One could perhaps avoid the reification of gaps by talking about different ways of being an incomplete proposition. If we permit talk of saturation in argument places of properties or relations, we can talk about propositions that result from the failure of one or more argument places to be saturated. This will still be mereologically squicky since presumably 'is identical to' would encode what 'Vulcan is identical to Vulcan' encodes, except that the latter encodes a proposition and the former does not. But people with this sort of view better get used to mereological squickyness anyway (so say me and Greg!)

Another option is to reify gaps but take gaps to *represent* nothing. After all, propositions are supposed to be representational entities. Then we get an easy solution though we have to deny the negative thesis of Millianism.

Presently I prefer the former option.

2:42 PM  
Blogger Joshua said...


What is Mereological Squickyness? Is it the denial of extensionality of proper parthood?

I agree with your first comment. Since I responded to Andrew I began to think about the view that propositions are structured trees that have individuals and properties are the nodes. We might be able to retranslate our talk about gaps into talk about branches of the tree that have no individual or property at the end.

I'm not sure I understand the second proposal. How would it help to say that gaps are not representational and what millian thesis would you be denying?

6:58 AM  
Blogger Chris Tillman said...

Mereological Squickyness is any mereological view Lewis dislikes. I'm fine with being squicky.

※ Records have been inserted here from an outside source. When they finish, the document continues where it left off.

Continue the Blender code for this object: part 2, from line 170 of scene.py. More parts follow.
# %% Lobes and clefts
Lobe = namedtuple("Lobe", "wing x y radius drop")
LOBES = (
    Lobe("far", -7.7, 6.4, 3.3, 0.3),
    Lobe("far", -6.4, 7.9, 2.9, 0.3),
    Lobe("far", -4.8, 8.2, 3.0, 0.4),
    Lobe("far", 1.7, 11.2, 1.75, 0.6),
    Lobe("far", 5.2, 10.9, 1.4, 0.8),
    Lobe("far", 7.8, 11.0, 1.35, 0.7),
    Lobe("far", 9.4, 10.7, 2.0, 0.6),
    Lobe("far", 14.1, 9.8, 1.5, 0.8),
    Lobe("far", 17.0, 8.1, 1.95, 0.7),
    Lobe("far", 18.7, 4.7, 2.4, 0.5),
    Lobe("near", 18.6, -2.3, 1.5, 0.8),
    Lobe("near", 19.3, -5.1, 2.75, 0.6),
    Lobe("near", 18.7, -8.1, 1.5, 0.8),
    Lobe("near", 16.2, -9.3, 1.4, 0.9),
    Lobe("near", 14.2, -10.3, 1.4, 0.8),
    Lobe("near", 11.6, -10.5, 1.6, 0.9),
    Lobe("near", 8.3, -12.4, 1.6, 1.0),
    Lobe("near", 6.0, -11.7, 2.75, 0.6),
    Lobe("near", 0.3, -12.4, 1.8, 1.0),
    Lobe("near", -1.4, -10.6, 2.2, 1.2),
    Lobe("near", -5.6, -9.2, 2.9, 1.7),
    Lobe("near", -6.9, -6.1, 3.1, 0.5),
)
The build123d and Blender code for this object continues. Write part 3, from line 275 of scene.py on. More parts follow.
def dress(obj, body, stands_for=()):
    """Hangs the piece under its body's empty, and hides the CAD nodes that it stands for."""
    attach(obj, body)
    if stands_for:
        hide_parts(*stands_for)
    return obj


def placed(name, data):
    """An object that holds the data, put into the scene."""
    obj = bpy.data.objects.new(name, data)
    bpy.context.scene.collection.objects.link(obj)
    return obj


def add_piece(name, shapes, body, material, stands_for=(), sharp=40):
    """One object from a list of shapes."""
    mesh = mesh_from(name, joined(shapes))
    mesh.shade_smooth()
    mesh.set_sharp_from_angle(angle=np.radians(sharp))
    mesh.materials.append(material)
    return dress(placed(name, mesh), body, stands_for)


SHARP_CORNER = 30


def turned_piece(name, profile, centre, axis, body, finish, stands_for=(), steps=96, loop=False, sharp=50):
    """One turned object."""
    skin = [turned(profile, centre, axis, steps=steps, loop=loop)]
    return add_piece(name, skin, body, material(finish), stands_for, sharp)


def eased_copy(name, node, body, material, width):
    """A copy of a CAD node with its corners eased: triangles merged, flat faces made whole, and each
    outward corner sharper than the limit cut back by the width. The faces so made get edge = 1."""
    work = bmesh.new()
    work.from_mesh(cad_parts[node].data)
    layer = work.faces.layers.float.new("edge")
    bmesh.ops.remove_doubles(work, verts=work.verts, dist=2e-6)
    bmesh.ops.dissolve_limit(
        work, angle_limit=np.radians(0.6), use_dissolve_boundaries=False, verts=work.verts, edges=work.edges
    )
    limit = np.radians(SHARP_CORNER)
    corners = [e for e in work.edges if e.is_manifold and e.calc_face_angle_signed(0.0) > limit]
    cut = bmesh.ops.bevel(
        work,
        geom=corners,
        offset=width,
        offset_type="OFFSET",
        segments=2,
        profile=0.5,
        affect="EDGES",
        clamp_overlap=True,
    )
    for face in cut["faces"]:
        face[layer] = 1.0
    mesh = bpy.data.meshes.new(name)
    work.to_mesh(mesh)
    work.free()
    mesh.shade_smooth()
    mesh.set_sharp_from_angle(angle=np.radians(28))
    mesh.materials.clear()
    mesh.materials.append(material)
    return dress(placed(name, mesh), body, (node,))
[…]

This is what I had in mind for the second proposal. Hold that there are gaps and that empty names contribute them to propositions. Now, strictly speaking, you're denying that the contribution of a proper name is its referent, if any, or nothing. But maybe that's okay. Now hold that the gap contributed by 'Vulcan' represents nothing. But hold that the name for that gap, 'Gappy', is something that represents a gap (namely, that gap). This seems to handle things but I still prefer the other option.